[Start Data extract]

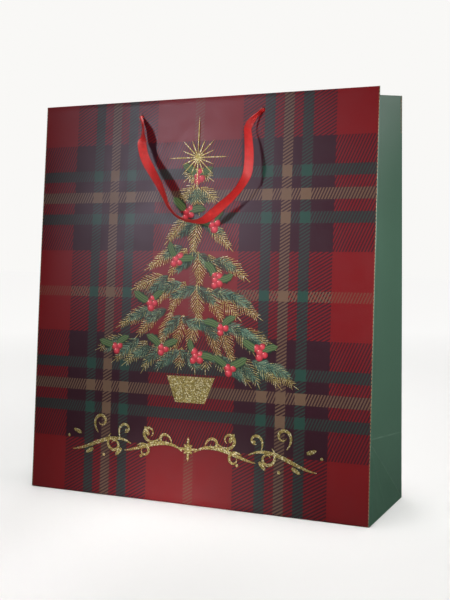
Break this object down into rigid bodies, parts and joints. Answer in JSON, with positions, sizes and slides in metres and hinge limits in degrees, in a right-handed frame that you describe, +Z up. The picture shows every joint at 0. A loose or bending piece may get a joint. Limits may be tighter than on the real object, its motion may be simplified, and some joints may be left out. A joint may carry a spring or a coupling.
{
  "type": "gift bag",
  "caption": "Block-bottom laminated paper gift bag with folded-in sides, turned-in reinforced top edge and hanging ribbon handles.",
  "frame": {"origin": "centre of the base rectangle, on the surface that the bag stands on", "axes": "+Z up, the front panel faces -Y, +X to the right as the front is looked at"},
  "size_m": [0.4, 0.1435, 0.438],
  "materials": {
    "printed_paper": "satin film over print",
    "green_paper": "satin film over print",
    "white_paper": "uncoated",
    "board": "grey board",
    "ribbon": "satin"
  },
  "bodies": {
    "bag_base": {"bottom_flap_rear": "printed_paper", "bottom_flap_front": "printed_paper", "bottom_flap_left": "white_paper", "bottom_flap_right": "white_paper", "base_board": "board", "left_gusset_front": "green_paper", "left_gusset_rear": "green_paper", "right_gusset_front": "green_paper", "right_gusset_rear": "green_paper", "left_turn_in_front": "green_paper", "left_turn_in_rear": "green_paper", "right_turn_in_front": "green_paper", "right_turn_in_rear": "green_paper"},
    "front_wall": {"front_panel": "printed_paper", "front_cuff_board": "board", "front_cuff_turn_in": "printed_paper", "front_seam_flap": "white_paper", "front_left_knot": "ribbon", "front_right_knot": "ribbon"},
    "back_wall": {"back_panel": "printed_paper", "back_cuff_board": "board", "back_cuff_turn_in": "printed_paper", "back_seam_flap": "white_paper", "back_left_knot": "ribbon", "back_right_knot": "ribbon"},
    "front_handle": {"front_ribbon": "ribbon"},
    "rear_handle": {"back_ribbon": "ribbon"}
  },
  "joints": [
    {"name": "front_panel_pinch", "type": "hinge", "parent": "bag_base", "child": "front_wall", "pos_m": [0, -0.0635, 0], "axis": [-1, 0, 0], "range_deg": [-4.5, 2.2], "deforming": ["left_gusset_front", "right_gusset_front", "left_turn_in_front", "right_turn_in_front"]},
    {"name": "back_panel_pinch", "type": "hinge", "parent": "bag_base", "child": "back_wall", "pos_m": [0, 0.0635, 0], "axis": [1, 0, 0], "range_deg": [-0.6, 3.4], "deforming": ["left_gusset_rear", "right_gusset_rear", "left_turn_in_rear", "right_turn_in_rear"]},
    {"name": "front_handle_swing", "type": "hinge", "parent": "front_wall", "child": "front_handle", "pos_m": [0, -0.03188, 0.41886], "axis": [-1, 0, 0], "range_deg": [0, 135]},
    {"name": "rear_handle_swing", "type": "hinge", "parent": "back_wall", "child": "rear_handle", "pos_m": [0, 0.0608, 0.42], "axis": [1, 0, 0], "range_deg": [0, 135]}
  ]
}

[End Data extract]

Each line above is to be repeated exactly.

Answer for this exercise —
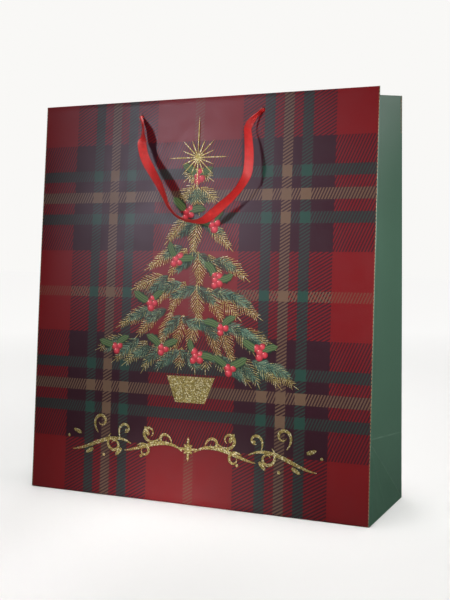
Break this object down into rigid bodies, parts and joints. Answer in JSON, with positions, sizes and slides in metres and hinge limits in degrees, in a right-handed frame that you describe, +Z up. The picture shows every joint at 0. A loose or bending piece may get a joint. Limits may be tighter than on the real object, its motion may be simplified, and some joints may be left out. A joint may carry a spring or a coupling.
{
  "type": "gift bag",
  "caption": "Block-bottom laminated paper gift bag with folded-in sides, turned-in reinforced top edge and hanging ribbon handles.",
  "frame": {"origin": "centre of the base rectangle, on the surface that the bag stands on", "axes": "+Z up, the front panel faces -Y, +X to the right as the front is looked at"},
  "size_m": [0.4, 0.1435, 0.438],
  "materials": {
    "printed_paper": "satin film over print",
    "green_paper": "satin film over print",
    "white_paper": "uncoated",
    "board": "grey board",
    "ribbon": "satin"
  },
  "bodies": {
    "bag_base": {"bottom_flap_rear": "printed_paper", "bottom_flap_front": "printed_paper", "bottom_flap_left": "white_paper", "bottom_flap_right": "white_paper", "base_board": "board", "left_gusset_front": "green_paper", "left_gusset_rear": "green_paper", "right_gusset_front": "green_paper", "right_gusset_rear": "green_paper", "left_turn_in_front": "green_paper", "left_turn_in_rear": "green_paper", "right_turn_in_front": "green_paper", "right_turn_in_rear": "green_paper"},
    "front_wall": {"front_panel": "printed_paper", "front_cuff_board": "board", "front_cuff_turn_in": "printed_paper", "front_seam_flap": "white_paper", "front_left_knot": "ribbon", "front_right_knot": "ribbon"},
    "back_wall": {"back_panel": "printed_paper", "back_cuff_board": "board", "back_cuff_turn_in": "printed_paper", "back_seam_flap": "white_paper", "back_left_knot": "ribbon", "back_right_knot": "ribbon"},
    "front_handle": {"front_ribbon": "ribbon"},
    "rear_handle": {"back_ribbon": "ribbon"}
  },
  "joints": [
    {"name": "front_panel_pinch", "type": "hinge", "parent": "bag_base", "child": "front_wall", "pos_m": [0, -0.0635, 0], "axis": [-1, 0, 0], "range_deg": [-4.5, 2.2], "deforming": ["left_gusset_front", "right_gusset_front", "left_turn_in_front", "right_turn_in_front"]},
    {"name": "back_panel_pinch", "type": "hinge", "parent": "bag_base", "child": "back_wall", "pos_m": [0, 0.0635, 0], "axis": [1, 0, 0], "range_deg": [-0.6, 3.4], "deforming": ["left_gusset_rear", "right_gusset_rear", "left_turn_in_rear", "right_turn_in_rear"]},
    {"name": "front_handle_swing", "type": "hinge", "parent": "front_wall", "child": "front_handle", "pos_m": [0, -0.03188, 0.41886], "axis": [-1, 0, 0], "range_deg": [0, 135]},
    {"name": "rear_handle_swing", "type": "hinge", "parent": "back_wall", "child": "rear_handle", "pos_m": [0, 0.0608, 0.42], "axis": [1, 0, 0], "range_deg": [0, 135]}
  ]
}